Start of Dataset extract

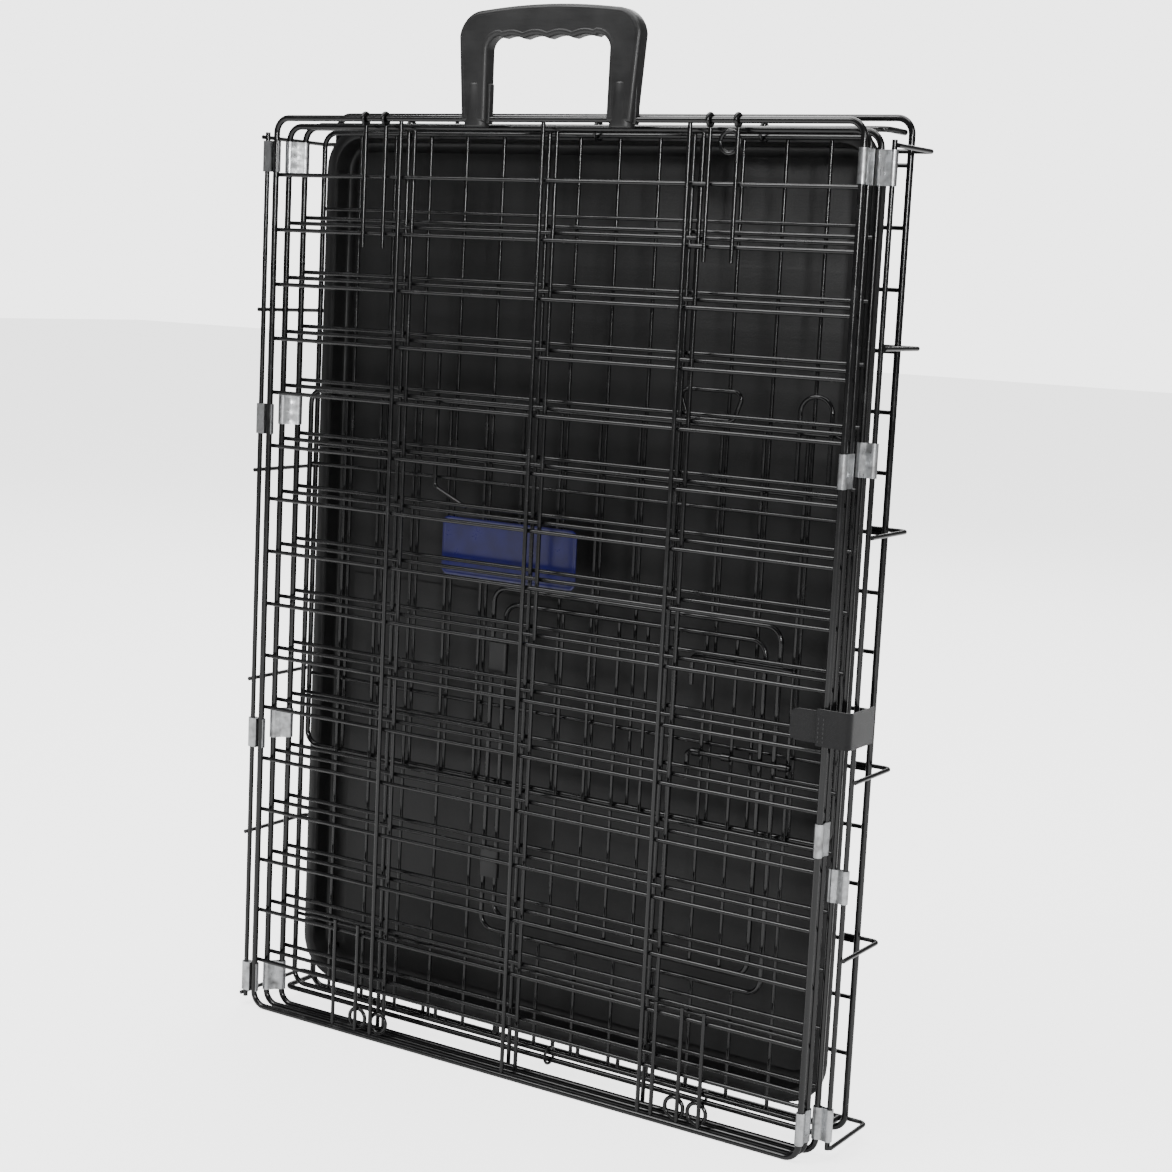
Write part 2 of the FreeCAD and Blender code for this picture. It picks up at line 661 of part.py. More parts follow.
# Strap: a tongue sewn in a loop round the front panel's right edge wire, and a band round the stack's side
loop_inner = frame_radius + strap_loop_clearance
loop_outer = loop_inner + strap_thickness
strap_low = cross_height(strap_gap_index) + grid_radius + strap_wire_gap
strap_front = side_a_depth - loop_outer - strap_thickness + weld_depth
strap_side = right_rail_x + rail_radius + 2.0 * grid_radius + strap_side_gap
loop_centre = Vector(side_a_right, side_a_depth, strap_low)
strap_loop = Part.makeCylinder(loop_outer, strap_width, loop_centre, UP)
tongue_low = Vector(side_a_right - strap_tongue_reach, strap_front, strap_low)
tongue_high = Vector(strap_side - strap_fold_gap, strap_front + strap_thickness, strap_low + strap_width)
tongue = block(tongue_low, tongue_high)
tip_edges = []
for edge in tongue.Edges:
    along_depth = abs(edge.tangentAt(edge.FirstParameter).y) > 0.99
    if along_depth and edge.CenterOfMass.x < side_a_right:
        tip_edges.append(edge)
tongue = tongue.makeFillet((strap_width - strap_tip_flat) / 2.0, tip_edges)
tongue = tongue.fuse(strap_loop).cut(Part.makeCylinder(loop_inner, strap_width, loop_centre, UP))
write_node("strap_tongue", [tongue])
fold_radius = strap_thickness / 2.0
fold_line = Vector(strap_side + fold_radius, strap_front + fold_radius, strap_low)
band_low = Vector(strap_side, fold_line.y, strap_low)
band_high = Vector(strap_side + strap_thickness, front_end_depth, strap_low + strap_width)
band_fold = Part.makeCylinder(fold_radius, strap_width, fold_line, UP)
write_node("strap_band", [block(band_low, band_high).fuse(band_fold)])

# Doubled hook wires at the front panel's ends, with eyes round the top rail
hook_depth = side_a_depth + frame_radius - hook_wire_radius
rail_eye_radius = frame_radius + hook_wire_radius
top_end = rail_height - rail_eye_radius - hook_wire_radius + weld_depth
low_end = 2.0 * frame_radius - weld_depth
bottom_hook_high = cross_height(1) + bottom_hook_past_wire
top_hook_low = cross_height(cross_count - 2) - top_hook_past_wire


def hook_wire(x, low, high):
    """One of the doubled wires, welded on the cross wires between two heights."""
    return rod(Vector(x, hook_depth, low), Vector(x, hook_depth, high), hook_wire_radius)


top_hooks = []
for x in top_hook_places:
    top_hooks.append(hook_wire(x, top_hook_low, top_end))
    top_hooks.append(ring(Vector(x, side_a_depth, rail_height), rail_eye_radius, hook_wire_radius))
write_node("side_a_top_hooks", top_hooks)
bottom_hooks = [hook_wire(x, low_end, bottom_hook_high) for x in bottom_hook_places]
write_node("side_a_bottom_hooks", bottom_hooks)

# Curled eyes that lie flat against the backs of the hook wires
curl_depth = hook_depth + 2.0 * hook_wire_radius - weld_depth
curl_reach = curl_radius + hook_wire_radius
low_curl = 2.0 * frame_radius + curl_reach
high_curl = panel_length - 2.0 * frame_radius - curl_rail_gap - curl_reach
curl_centres = [Vector(x, curl_depth, low_curl) for x in bottom_curl_places]
curl_centres += [Vector(x, curl_depth, high_curl) for x in top_curl_places]
curls = [Part.makeTorus(curl_radius, hook_wire_radius, centre, ALONG_Y) for centre in curl_centres]
write_node("side_a_curled_eyes", curls)
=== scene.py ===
"""Looks of the folding wire crate, folded flat and standing on a short end. Lengths are in metres."""

import logging
import math
from dataclasses import dataclass
from enum import Enum
from typing import Callable, Iterable, Sequence

import bmesh
import bpy
from mathutils import Matrix, Vector


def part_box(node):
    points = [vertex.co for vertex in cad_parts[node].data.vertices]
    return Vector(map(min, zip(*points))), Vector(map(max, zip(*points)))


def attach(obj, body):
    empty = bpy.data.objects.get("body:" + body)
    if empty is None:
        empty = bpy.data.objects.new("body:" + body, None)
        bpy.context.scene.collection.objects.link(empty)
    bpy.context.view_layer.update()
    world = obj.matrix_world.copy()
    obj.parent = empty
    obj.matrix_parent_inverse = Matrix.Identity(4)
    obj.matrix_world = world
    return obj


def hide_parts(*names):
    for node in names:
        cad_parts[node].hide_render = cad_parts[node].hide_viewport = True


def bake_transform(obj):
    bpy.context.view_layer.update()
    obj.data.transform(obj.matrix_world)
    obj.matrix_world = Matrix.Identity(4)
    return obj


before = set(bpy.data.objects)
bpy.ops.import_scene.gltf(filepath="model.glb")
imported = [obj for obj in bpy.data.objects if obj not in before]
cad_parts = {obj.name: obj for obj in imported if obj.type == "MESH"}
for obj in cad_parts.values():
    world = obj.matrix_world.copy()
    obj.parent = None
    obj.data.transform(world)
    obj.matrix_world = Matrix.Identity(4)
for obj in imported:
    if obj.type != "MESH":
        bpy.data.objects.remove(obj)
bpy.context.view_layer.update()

logging.basicConfig(level=logging.INFO, format="%(message)s")
log = logging.getLogger("crate")

FRAME_WIRE_RADIUS = 0.0025
RAIL_RADIUS = 0.002
RAIL_CLIP_RADIUS = 0.0031
SAME_PLACE = 1e-6
SAME_LEVEL = 1e-5
FACES_SQUARELY = 0.999
LARGE_FACE = 0.001


class Body(Enum):
    """The moving bodies that pieces ride on."""

    FLOOR = "floor"
    SIDE_A = "side_a"
    ROOF = "roof"
    SIDE_B = "side_b"
    PAN = "pan"
    HANDLE = "handle"
    STRAP = "strap"


class Colour(Enum):
    """Base colours, as linear red, green and blue."""

    COATED_BLACK = (0.0035, 0.0035, 0.0038, 1.0)
    SCUFFED_BLACK = (0.012, 0.012, 0.0125, 1.0)
    ZINC = (0.52, 0.53, 0.54, 1.0)
    ZINC_STAIN = (0.26, 0.26, 0.26, 1.0)
    PAN_BLACK = (0.0032, 0.0032, 0.0034, 1.0)
    # Grey that the pan's base colour is lifted to in broad patches along its flow lines: painted sheen.
    PAN_PAINTED_SHEEN = (0.0062, 0.0062, 0.0066, 1.0)
    HANDLE_GREY = (0.014, 0.014, 0.0142, 1.0)
    HANDLE_PALE = (0.021, 0.021, 0.0212, 1.0)
    STRAP_DARK = (0.006, 0.006, 0.0064, 1.0)
    STRAP_PALE = (0.022, 0.022, 0.023, 1.0)
    THREAD = (0.035, 0.035, 0.037, 1.0)
    PLATE_BLUE = (0.006, 0.006, 0.085, 1.0)
    PLATE_DEEP = (0.003, 0.003, 0.045, 1.0)
    STUDIO_FLOOR = (0.86, 0.86, 0.86, 1.0)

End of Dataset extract

**Task brief**
Take the lines from the line with "# Curled eyes" through the line with "obj.parent = empty", both ends included, and give them again exactly, with nothing else.

**Solution**
# Curled eyes that lie flat against the backs of the hook wires
curl_depth = hook_depth + 2.0 * hook_wire_radius - weld_depth
curl_reach = curl_radius + hook_wire_radius
low_curl = 2.0 * frame_radius + curl_reach
high_curl = panel_length - 2.0 * frame_radius - curl_rail_gap - curl_reach
curl_centres = [Vector(x, curl_depth, low_curl) for x in bottom_curl_places]
curl_centres += [Vector(x, curl_depth, high_curl) for x in top_curl_places]
curls = [Part.makeTorus(curl_radius, hook_wire_radius, centre, ALONG_Y) for centre in curl_centres]
write_node("side_a_curled_eyes", curls)
=== scene.py ===
"""Looks of the folding wire crate, folded flat and standing on a short end. Lengths are in metres."""

import logging
import math
from dataclasses import dataclass
from enum import Enum
from typing import Callable, Iterable, Sequence

import bmesh
import bpy
from mathutils import Matrix, Vector


def part_box(node):
    points = [vertex.co for vertex in cad_parts[node].data.vertices]
    return Vector(map(min, zip(*points))), Vector(map(max, zip(*points)))


def attach(obj, body):
    empty = bpy.data.objects.get("body:" + body)
    if empty is None:
        empty = bpy.data.objects.new("body:" + body, None)
        bpy.context.scene.collection.objects.link(empty)
    bpy.context.view_layer.update()
    world = obj.matrix_world.copy()
    obj.parent = empty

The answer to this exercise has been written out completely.